Operational Principles — Summary
After months of building and operating this 16-server infrastructure, we follow five principles that keep everything running reliably:
- Separate servers by role. AI, proxy, project, and backup servers are physically isolated. A crash in one role group never affects another.
- Key-only SSH, passwords off. 17 SSH keys cross-registered across all servers with password authentication disabled. Brute force attacks are eliminated.
- Dual-layer external isolation. Network (VPN routing) plus SSH (DenyUsers) blocks external servers from reaching internal infrastructure — even if one layer fails.
- Disable CPU boost for stability. All non-AI servers run without turbo boost. For 24/7 operation, thermal and power stability equals reliability.
- Measure bandwidth before placement.
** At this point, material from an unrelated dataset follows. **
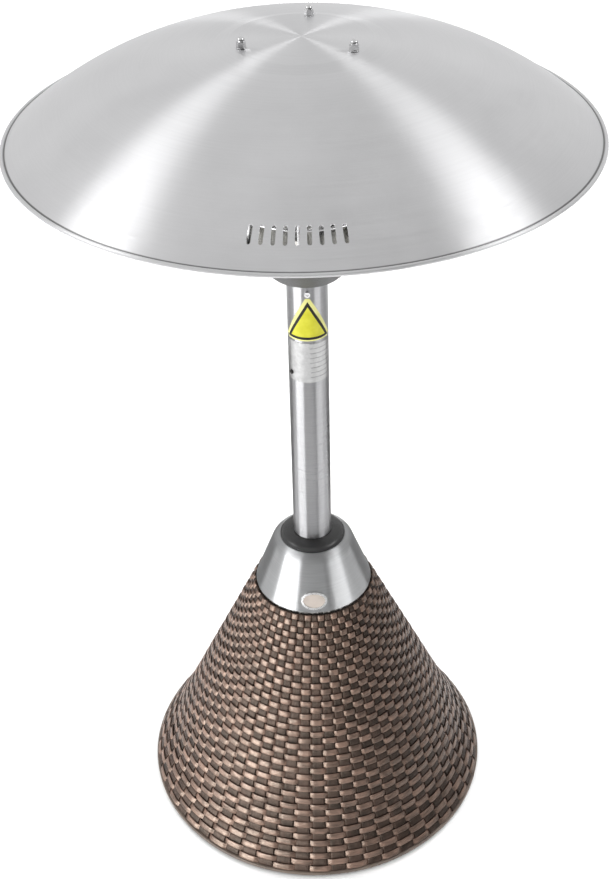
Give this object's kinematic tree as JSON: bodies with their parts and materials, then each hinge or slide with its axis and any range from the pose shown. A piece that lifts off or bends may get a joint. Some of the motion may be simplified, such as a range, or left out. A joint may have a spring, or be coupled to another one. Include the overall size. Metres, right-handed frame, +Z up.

Use iperf3 to measure actual throughput, then place critical services on the fastest links. Data-driven decisions, not guesses.
Infrastructure Summary
| Category | Status |
|---|---|
| Server count | 16 internal + 1 external backup |
| Network | 10.0.10.0/24 — 5 servers at 2.5Gbps, 10 at 1Gbps (all above 920Mbps) |
| SSH security | 17-key mesh, passwords OFF, MaxAuthTries 3 |
| External isolation | WireGuard + DenyUsers dual blocking |
| CPU boost control | Disabled on 8 servers (project/proxy/backup) |
| AI GPUs | RTX PRO 6000 + RTX 5060 Ti (cross-server inference) |
| Backup | IronWolf 12TB x2, NFS network storage |
Running AI infrastructure on-premise without cloud services is entirely feasible. The key is not the number of servers — it is the discipline of role separation, security, and stability. As servers multiply, adding Grafana + Prometheus monitoring becomes essential for real-time visibility. These operational principles are what make advanced capabilities like cross-server inference, concurrent load testing, and GPU power optimization actually work in production.